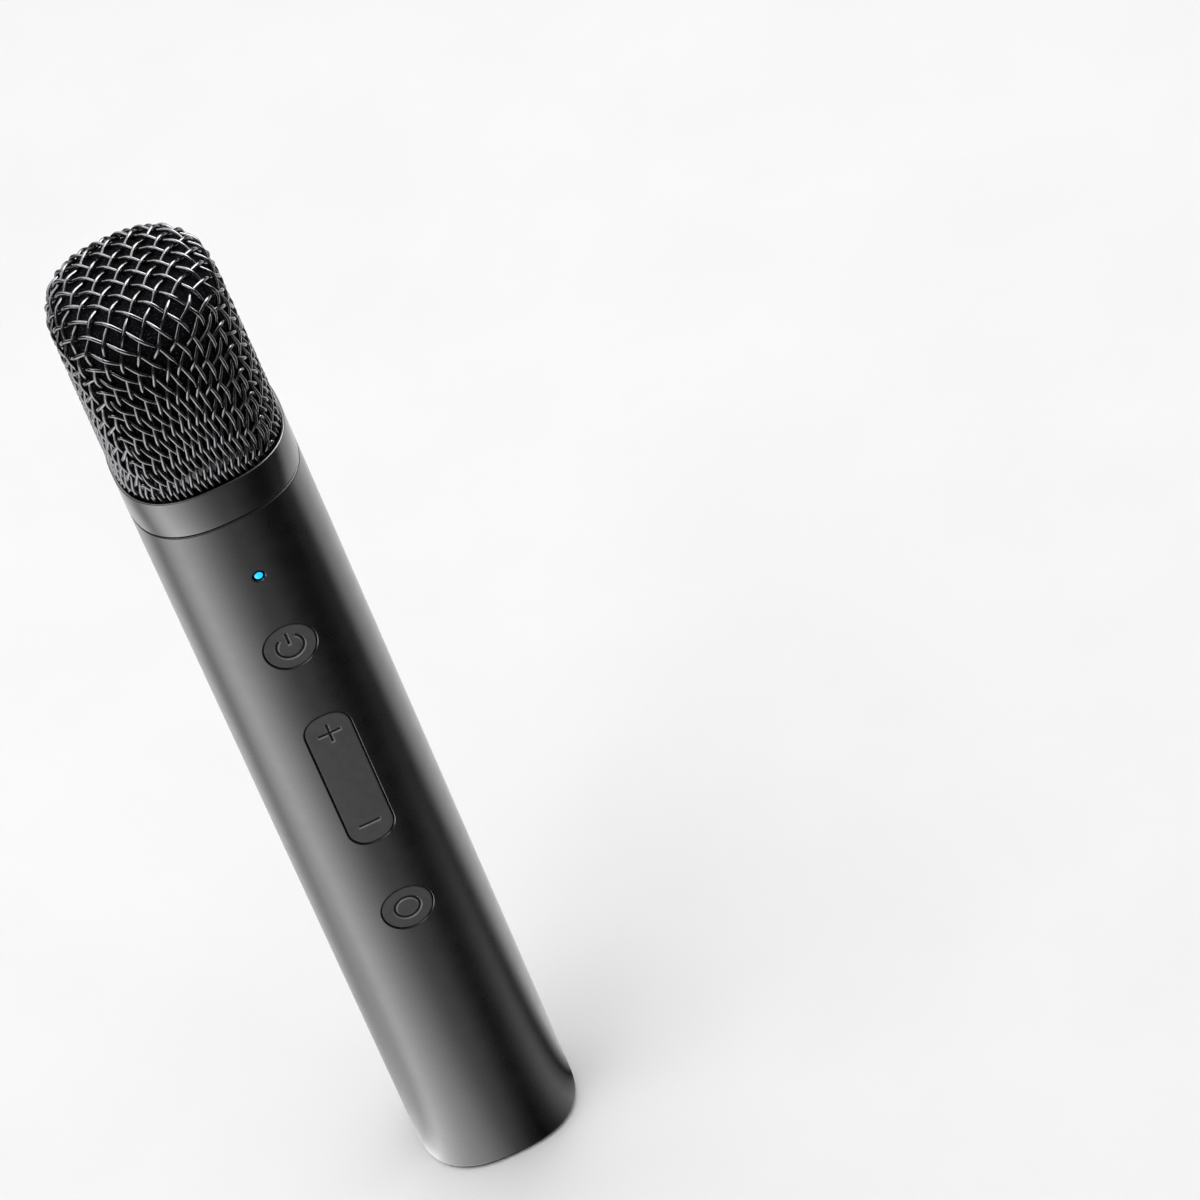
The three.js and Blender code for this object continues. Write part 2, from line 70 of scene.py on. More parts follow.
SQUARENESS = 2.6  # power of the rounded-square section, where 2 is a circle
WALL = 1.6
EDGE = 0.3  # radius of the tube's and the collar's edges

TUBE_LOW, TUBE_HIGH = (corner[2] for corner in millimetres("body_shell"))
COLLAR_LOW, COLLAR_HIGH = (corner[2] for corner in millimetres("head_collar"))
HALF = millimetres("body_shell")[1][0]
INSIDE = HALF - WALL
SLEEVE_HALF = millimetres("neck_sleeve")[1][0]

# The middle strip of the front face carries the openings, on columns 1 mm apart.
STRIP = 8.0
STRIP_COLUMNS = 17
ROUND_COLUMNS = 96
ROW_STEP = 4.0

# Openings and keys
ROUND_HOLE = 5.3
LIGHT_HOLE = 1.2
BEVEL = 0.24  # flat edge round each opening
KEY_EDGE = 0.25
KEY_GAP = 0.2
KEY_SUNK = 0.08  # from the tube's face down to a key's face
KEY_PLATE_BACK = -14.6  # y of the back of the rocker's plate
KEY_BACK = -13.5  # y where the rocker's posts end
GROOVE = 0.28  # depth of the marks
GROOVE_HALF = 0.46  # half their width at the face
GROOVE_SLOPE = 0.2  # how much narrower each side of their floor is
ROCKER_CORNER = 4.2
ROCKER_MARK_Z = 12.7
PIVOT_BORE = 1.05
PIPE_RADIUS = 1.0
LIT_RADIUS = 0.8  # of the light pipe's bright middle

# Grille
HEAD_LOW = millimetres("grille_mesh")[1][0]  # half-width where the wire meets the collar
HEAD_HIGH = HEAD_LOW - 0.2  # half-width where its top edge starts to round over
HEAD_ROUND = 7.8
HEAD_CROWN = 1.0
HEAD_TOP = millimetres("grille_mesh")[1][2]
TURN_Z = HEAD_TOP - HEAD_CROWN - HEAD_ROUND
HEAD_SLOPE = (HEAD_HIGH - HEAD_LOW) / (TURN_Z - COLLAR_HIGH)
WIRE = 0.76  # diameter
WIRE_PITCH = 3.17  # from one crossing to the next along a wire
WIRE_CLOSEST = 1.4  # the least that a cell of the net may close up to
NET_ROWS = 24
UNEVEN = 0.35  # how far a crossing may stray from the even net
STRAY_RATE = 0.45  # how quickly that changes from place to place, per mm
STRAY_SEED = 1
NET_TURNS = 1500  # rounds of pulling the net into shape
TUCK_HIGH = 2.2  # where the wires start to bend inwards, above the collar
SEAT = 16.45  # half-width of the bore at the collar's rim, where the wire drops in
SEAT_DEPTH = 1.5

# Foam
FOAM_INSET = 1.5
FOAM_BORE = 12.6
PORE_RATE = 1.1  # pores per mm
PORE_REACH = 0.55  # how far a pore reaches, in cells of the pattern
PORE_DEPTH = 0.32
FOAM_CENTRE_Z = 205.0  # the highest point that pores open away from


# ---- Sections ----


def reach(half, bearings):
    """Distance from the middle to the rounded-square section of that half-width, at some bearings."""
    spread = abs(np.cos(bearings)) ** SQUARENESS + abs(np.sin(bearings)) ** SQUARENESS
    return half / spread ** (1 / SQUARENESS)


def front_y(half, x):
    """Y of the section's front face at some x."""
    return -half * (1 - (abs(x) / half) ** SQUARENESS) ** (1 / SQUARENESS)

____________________

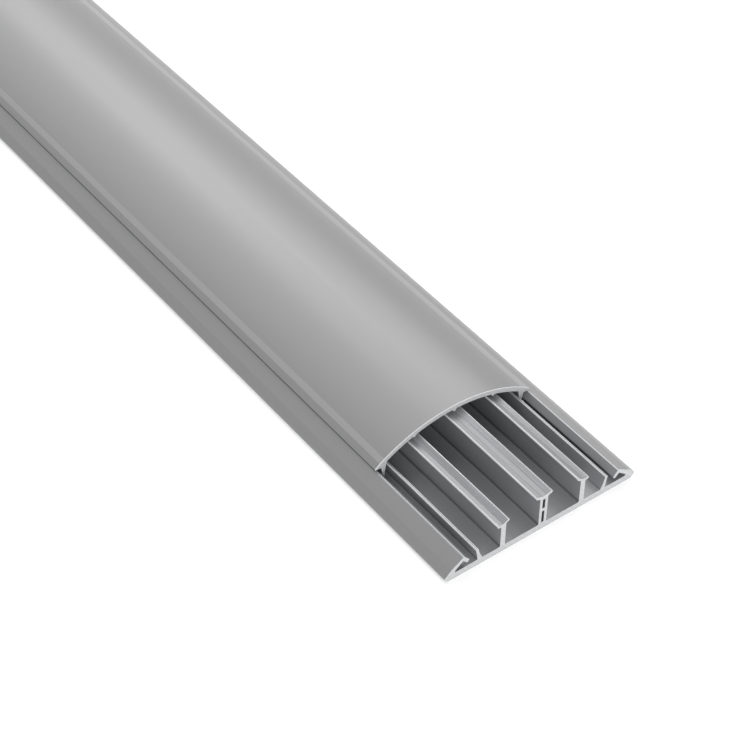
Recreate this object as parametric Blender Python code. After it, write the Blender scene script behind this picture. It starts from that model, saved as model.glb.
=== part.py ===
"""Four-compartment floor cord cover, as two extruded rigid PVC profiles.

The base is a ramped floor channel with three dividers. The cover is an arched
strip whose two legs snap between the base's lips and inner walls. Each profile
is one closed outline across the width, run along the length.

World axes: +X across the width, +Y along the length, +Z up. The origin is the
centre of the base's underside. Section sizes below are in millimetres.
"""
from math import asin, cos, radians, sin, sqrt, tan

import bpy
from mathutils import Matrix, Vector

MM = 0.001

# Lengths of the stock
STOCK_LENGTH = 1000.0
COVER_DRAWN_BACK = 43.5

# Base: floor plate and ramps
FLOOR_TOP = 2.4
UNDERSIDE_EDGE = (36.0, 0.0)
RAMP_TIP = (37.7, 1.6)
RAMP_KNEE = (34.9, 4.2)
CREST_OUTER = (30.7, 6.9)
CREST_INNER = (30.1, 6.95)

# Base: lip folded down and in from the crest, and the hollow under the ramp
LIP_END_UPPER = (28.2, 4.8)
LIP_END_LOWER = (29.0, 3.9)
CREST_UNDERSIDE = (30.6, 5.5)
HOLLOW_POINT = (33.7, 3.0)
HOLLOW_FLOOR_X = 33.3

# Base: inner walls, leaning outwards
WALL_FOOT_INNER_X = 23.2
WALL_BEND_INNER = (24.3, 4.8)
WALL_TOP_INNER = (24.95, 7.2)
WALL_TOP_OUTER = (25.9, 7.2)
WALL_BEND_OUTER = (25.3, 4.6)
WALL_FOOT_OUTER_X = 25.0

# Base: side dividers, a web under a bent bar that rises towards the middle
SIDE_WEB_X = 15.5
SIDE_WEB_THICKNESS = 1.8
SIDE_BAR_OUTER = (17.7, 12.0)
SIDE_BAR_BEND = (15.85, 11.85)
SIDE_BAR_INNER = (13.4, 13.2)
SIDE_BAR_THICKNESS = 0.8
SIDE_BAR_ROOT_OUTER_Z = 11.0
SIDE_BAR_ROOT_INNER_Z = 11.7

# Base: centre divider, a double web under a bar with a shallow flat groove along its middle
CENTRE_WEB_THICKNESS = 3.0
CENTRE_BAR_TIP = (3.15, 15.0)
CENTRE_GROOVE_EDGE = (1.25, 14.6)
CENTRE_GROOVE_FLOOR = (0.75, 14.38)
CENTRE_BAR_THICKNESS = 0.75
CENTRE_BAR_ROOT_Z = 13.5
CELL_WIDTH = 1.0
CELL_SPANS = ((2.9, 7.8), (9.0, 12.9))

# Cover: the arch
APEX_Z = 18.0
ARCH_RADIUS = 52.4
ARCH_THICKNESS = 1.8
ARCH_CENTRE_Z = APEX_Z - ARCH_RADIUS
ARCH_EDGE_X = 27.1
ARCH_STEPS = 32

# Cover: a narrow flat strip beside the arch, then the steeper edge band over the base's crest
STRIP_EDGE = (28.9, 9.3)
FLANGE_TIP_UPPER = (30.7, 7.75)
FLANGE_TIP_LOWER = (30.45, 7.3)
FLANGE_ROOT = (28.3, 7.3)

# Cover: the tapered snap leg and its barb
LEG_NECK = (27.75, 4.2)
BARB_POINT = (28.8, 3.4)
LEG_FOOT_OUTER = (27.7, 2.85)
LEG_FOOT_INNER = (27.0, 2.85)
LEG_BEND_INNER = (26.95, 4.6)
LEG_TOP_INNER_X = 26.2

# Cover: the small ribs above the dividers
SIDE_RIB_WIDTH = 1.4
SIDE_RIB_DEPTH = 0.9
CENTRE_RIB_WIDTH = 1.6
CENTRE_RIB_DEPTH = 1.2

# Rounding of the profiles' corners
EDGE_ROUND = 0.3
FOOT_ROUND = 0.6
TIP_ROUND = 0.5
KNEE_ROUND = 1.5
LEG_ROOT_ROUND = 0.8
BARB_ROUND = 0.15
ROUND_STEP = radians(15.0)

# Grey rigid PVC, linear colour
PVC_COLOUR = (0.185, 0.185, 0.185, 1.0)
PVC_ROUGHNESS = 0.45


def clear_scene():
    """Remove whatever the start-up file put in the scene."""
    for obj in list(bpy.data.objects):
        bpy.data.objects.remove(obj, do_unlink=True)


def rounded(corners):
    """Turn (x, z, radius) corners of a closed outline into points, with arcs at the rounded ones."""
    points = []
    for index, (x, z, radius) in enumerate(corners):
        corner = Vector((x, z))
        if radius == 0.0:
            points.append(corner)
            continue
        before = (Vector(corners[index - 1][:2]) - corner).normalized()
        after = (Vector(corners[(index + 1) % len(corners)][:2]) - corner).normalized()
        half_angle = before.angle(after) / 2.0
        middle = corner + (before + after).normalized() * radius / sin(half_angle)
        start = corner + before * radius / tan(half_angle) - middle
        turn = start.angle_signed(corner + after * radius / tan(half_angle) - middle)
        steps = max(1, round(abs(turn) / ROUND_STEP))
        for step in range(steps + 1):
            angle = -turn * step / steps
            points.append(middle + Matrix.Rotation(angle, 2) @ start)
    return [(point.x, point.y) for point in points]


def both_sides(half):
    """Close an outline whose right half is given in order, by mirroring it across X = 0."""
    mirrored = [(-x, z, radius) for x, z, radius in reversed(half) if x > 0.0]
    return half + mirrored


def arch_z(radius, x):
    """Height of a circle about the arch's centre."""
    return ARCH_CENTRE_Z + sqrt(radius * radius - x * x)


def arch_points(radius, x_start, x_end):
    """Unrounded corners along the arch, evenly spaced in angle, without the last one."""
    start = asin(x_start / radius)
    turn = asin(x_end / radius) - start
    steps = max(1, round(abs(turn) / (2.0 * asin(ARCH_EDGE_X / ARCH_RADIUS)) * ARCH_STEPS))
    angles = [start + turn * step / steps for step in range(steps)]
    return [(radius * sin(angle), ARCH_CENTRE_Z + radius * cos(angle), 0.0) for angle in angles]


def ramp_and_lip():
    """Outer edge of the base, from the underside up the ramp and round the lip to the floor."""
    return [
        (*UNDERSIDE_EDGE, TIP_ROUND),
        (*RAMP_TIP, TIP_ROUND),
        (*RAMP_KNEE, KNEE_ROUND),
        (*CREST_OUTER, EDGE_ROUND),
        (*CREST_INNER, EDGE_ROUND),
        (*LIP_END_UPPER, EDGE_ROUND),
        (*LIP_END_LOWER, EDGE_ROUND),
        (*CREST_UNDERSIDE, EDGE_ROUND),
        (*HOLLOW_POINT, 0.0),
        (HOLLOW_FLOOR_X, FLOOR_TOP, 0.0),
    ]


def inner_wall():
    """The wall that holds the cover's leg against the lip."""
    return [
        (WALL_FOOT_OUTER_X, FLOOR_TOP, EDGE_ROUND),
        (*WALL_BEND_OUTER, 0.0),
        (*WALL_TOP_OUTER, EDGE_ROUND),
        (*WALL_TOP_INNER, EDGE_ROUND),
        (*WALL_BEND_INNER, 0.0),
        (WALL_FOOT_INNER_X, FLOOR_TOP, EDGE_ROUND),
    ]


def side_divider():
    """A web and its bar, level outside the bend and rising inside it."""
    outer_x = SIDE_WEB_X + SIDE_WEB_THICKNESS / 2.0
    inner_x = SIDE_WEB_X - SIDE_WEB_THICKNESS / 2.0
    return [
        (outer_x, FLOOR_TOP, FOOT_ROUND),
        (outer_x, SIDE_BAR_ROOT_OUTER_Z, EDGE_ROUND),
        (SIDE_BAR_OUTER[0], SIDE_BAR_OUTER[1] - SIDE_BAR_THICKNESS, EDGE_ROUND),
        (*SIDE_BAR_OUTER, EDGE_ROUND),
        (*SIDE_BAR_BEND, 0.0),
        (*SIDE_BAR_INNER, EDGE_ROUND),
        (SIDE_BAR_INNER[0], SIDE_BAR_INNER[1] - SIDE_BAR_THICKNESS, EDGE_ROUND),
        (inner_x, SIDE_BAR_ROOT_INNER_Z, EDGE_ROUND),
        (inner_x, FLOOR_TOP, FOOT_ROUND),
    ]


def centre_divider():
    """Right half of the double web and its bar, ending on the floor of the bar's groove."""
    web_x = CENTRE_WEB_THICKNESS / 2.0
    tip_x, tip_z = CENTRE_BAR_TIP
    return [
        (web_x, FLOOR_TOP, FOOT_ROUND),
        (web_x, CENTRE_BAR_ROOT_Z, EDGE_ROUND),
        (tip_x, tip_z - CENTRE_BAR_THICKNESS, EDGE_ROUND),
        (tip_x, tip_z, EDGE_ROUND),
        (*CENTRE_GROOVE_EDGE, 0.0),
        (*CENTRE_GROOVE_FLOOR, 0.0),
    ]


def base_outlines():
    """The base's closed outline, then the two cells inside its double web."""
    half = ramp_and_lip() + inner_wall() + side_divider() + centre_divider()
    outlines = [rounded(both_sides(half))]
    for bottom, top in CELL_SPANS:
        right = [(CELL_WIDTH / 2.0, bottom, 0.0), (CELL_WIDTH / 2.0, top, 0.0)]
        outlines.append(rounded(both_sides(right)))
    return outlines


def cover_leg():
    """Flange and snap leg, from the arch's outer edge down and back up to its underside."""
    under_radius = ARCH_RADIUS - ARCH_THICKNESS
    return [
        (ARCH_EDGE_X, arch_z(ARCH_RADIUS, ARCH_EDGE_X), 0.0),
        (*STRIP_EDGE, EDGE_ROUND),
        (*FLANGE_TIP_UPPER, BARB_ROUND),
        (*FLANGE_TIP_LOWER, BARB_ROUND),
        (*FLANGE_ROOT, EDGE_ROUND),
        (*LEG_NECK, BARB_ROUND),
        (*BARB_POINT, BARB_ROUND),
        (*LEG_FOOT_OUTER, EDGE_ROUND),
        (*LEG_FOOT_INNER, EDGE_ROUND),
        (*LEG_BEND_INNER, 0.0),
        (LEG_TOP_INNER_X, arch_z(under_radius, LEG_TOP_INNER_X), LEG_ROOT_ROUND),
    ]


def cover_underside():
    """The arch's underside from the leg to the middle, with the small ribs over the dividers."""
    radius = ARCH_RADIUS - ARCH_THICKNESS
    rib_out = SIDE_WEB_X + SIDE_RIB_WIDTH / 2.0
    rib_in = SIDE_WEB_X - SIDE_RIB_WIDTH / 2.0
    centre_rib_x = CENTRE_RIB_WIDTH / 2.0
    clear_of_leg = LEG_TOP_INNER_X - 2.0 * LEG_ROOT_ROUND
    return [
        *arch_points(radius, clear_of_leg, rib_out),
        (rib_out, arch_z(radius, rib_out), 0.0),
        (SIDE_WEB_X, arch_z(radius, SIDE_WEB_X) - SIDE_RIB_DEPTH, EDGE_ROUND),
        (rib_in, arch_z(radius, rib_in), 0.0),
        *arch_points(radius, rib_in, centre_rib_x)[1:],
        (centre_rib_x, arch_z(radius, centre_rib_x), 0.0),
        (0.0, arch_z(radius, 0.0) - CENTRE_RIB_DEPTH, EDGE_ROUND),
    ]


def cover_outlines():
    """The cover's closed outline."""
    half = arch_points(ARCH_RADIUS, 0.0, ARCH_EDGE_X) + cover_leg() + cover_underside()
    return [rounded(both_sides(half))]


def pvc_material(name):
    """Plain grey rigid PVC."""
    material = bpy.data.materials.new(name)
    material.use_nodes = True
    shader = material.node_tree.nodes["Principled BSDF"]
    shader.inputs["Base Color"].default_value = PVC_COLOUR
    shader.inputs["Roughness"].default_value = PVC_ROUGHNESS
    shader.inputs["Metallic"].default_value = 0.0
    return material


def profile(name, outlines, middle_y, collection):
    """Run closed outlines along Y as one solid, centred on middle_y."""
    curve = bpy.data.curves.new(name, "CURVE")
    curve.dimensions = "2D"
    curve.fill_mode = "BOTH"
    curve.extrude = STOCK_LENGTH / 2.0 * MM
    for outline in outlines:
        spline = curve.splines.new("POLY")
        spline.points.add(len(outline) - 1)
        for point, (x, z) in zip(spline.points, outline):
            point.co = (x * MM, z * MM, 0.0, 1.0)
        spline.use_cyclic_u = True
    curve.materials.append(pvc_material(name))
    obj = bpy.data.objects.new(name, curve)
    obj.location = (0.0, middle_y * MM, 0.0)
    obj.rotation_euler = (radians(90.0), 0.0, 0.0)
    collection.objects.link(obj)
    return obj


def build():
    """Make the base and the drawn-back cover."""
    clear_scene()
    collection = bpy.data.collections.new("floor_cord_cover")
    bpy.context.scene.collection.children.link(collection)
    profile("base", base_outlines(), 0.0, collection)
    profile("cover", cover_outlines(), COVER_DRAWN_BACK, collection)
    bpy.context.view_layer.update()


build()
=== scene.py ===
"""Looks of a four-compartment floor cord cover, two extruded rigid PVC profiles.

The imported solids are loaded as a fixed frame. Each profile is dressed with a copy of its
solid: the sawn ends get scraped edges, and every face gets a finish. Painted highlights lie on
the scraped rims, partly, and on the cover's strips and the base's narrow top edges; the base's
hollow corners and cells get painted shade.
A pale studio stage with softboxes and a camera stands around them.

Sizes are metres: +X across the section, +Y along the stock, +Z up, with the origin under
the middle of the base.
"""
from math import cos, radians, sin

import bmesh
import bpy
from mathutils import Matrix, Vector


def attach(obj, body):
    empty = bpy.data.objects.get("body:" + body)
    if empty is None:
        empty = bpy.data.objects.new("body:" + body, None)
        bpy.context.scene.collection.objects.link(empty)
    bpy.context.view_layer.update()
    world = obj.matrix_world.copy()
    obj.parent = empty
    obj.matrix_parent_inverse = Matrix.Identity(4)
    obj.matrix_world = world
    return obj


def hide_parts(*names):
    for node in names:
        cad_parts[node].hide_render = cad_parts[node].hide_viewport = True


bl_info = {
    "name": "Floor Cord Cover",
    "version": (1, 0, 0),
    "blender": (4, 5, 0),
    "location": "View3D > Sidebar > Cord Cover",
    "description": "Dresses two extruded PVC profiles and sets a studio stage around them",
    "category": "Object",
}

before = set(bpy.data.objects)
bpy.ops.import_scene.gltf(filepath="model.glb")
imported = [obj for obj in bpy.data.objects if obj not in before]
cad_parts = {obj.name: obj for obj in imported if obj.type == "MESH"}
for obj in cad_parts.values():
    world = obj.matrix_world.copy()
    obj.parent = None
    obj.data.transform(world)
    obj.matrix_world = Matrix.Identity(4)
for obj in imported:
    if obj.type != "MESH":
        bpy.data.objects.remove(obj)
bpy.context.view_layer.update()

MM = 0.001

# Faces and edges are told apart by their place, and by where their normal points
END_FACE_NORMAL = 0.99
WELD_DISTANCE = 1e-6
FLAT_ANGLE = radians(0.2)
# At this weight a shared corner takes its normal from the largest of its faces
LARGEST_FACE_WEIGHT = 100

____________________

Take the listing above and repeat exactly the lines from the one containing "bpy.context.scene.collection.objects.link(empty)" through the one containing "cad_parts[node].hide_render = cad_parts[node].hide_viewport", both included.

        bpy.context.scene.collection.objects.link(empty)
    bpy.context.view_layer.update()
    world = obj.matrix_world.copy()
    obj.parent = empty
    obj.matrix_parent_inverse = Matrix.Identity(4)
    obj.matrix_world = world
    return obj


def hide_parts(*names):
    for node in names:
        cad_parts[node].hide_render = cad_parts[node].hide_viewport = True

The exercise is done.